I have a well in Ward County that is down. Originally I was told it was due to a work over (beginning in April) but now it is termed as a “PTSO.” Can someone explain what that means?
What state are you in, Keith? Where did you see “PTSO”?
Thanks for your reply. I live in Oregon but the well is in Ward County, Texas.
Do you have any information on this issue?
Wanted to follow up. I guess I hadn’t answered your second question, "where did you see “PTSO?” The operator, Parsley, has this as the status of the well currently down since April. Originally, my contact thought it was for a work over but this seems too long.
I believe Emily gave you the best guess at the definition of PTSO (preemptive temporary shut-in operations), but I can give you some color on what might have it down so long. There’s probably a variety of things happening here:
’Preemptive’ work: the well likely needed some preventative maintenance (like a pump change out) to avoid a larger expense in the future (like a stuck, mangled pump), so looks like they turned the well off before it broke down completely.
Commodity prices: That the well went down for this maintenance right when pricing tanked is likely not a coincidence. If the well was starting to struggle due to needing maintenance, it might have been a good candidate to shut-in first.
Large queue: Let’s assume Parsley isn’t playing any lease games and genuinely has the well down for operations (although they very well could be). Operators can have hundreds of wells on queue for workover at any single time, partly because wells need maintenance quite often and partly because a large queue gives you the most opportunity to prioritize (5 workover rigs working on wells with a 90% average return on investment rather than 10 rigs working on wells with a 50% average return on investment). Many times these wells limp along with a failing pump or worsening hole in the tubing before completely halting production. The reduced commodity prices have forced operators to improve wells that were “getting by” at $60 oil, thus there might have been a sudden increase in workover queue.
You would think it’d be in everyone’s best interest to get the wells back online ASAP, but workovers add up fast in a cash-strapped environment. Production managers are walking a fine line to maximize their budget, maximize production, and hold leases with production.

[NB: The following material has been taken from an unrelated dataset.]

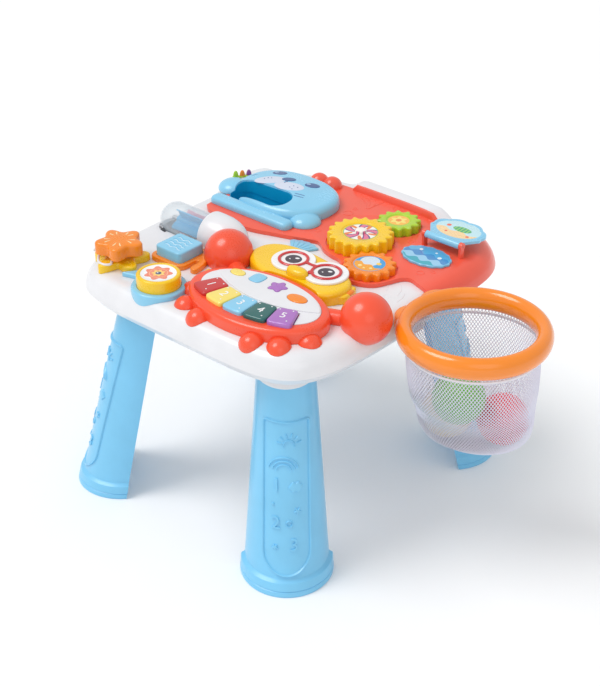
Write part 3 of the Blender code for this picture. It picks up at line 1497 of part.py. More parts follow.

It’s like if you have a fleet of 100 trucks and you need to know how many mechanics to hire. Of course trucks have a regular maintenance schedule, but they also break down at unpredictable times. You need to have enough mechanics to keep up with the critical work but not too many where they’re just polishing paint and vacuuming cookie crumbs all day long waiting for the next truck to break.
Do you have other wells in your lease producing? And if not, what language does your lease have surrounding a cessation of production after the primary term?
Sorry for my absence. I believe that tracy_lenz did a great job answering your question! Are you satisfied with her response?
Many thanks to Tracy for the detailed response! I very much appreciate it!